Task prompt: Below is a block of data; give all of it again word for word.

Supplied data:
___

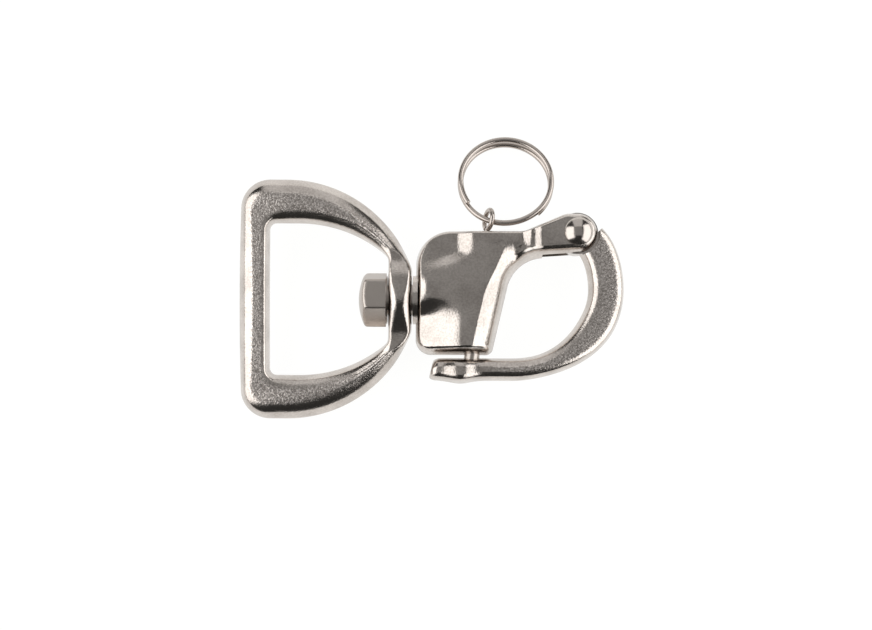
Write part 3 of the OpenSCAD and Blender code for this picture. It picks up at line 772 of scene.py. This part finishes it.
def body_half_d(x, y):
    """Half depth of the body. A level ridge covers the plunger. To its left the face falls
    to a low edge, or to a high one over the bolt. To its right a chamfer follows the flank,
    and two facets step down to the ears."""
    run = mix(*fall_run, ease(*fall_turn, y))
    soft = mix(*fall_soft, ease(*soft_turn, y)) - top_soft * ease(*top_turn, y)
    fall = soft_ramp((mix(*ridge_x, ease(*ridge_turn, y)) - x) / run, 0, 1, soft)
    left_h = (mix(heel_h, neck_h, ease(*neck_turn, y))
              - (neck_h - shoulder_h) * ease(*shoulder_turn, y))
    beside = ((toe_at[0] - x) * flank[1] - (toe_at[1] - y) * flank[0]
              + chamfer_bend * ease(*bend_turn, y))
    chamfer = (chamfer_slope * soft_ramp(-beside, *chamfer_run, chamfer_soft)
               * (1 - ease(*chamfer_end_y, y)) * (1 - ease(*chamfer_end_x, x)))
    nose = nose_slope * soft_max(nose_x - x, 0, nose_soft) * bell(y - nose_y, nose_w)
    step = sum(slope * soft_ramp(x, start, end, step_soft)
               for start, end, slope in step_facets)
    return mix(ridge_h, left_h, fall) - chamfer - nose - step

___

Written answer:
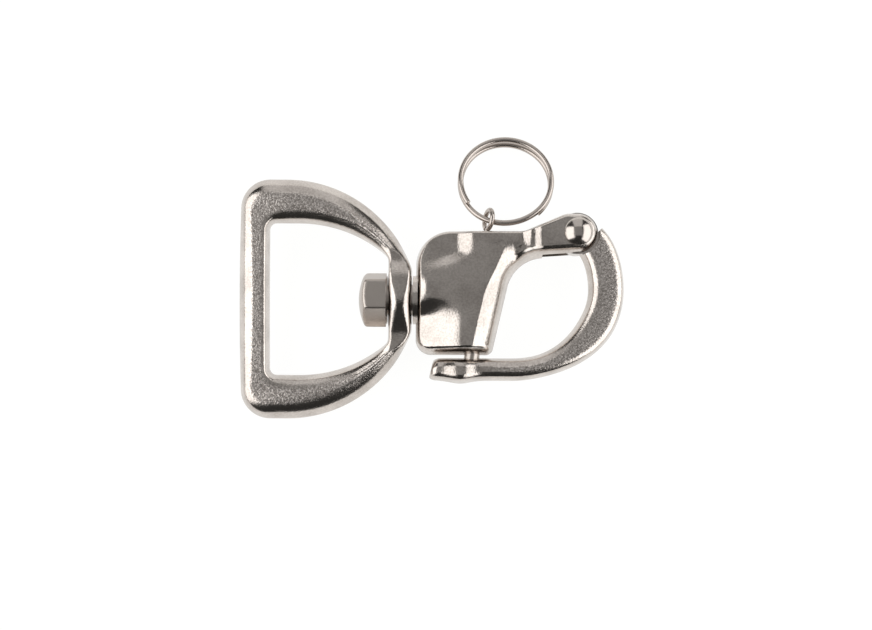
Write part 3 of the OpenSCAD and Blender code for this picture. It picks up at line 772 of scene.py. This part finishes it.
def body_half_d(x, y):
    """Half depth of the body. A level ridge covers the plunger. To its left the face falls
    to a low edge, or to a high one over the bolt. To its right a chamfer follows the flank,
    and two facets step down to the ears."""
    run = mix(*fall_run, ease(*fall_turn, y))
    soft = mix(*fall_soft, ease(*soft_turn, y)) - top_soft * ease(*top_turn, y)
    fall = soft_ramp((mix(*ridge_x, ease(*ridge_turn, y)) - x) / run, 0, 1, soft)
    left_h = (mix(heel_h, neck_h, ease(*neck_turn, y))
              - (neck_h - shoulder_h) * ease(*shoulder_turn, y))
    beside = ((toe_at[0] - x) * flank[1] - (toe_at[1] - y) * flank[0]
              + chamfer_bend * ease(*bend_turn, y))
    chamfer = (chamfer_slope * soft_ramp(-beside, *chamfer_run, chamfer_soft)
               * (1 - ease(*chamfer_end_y, y)) * (1 - ease(*chamfer_end_x, x)))
    nose = nose_slope * soft_max(nose_x - x, 0, nose_soft) * bell(y - nose_y, nose_w)
    step = sum(slope * soft_ramp(x, start, end, step_soft)
               for start, end, slope in step_facets)
    return mix(ridge_h, left_h, fall) - chamfer - nose - step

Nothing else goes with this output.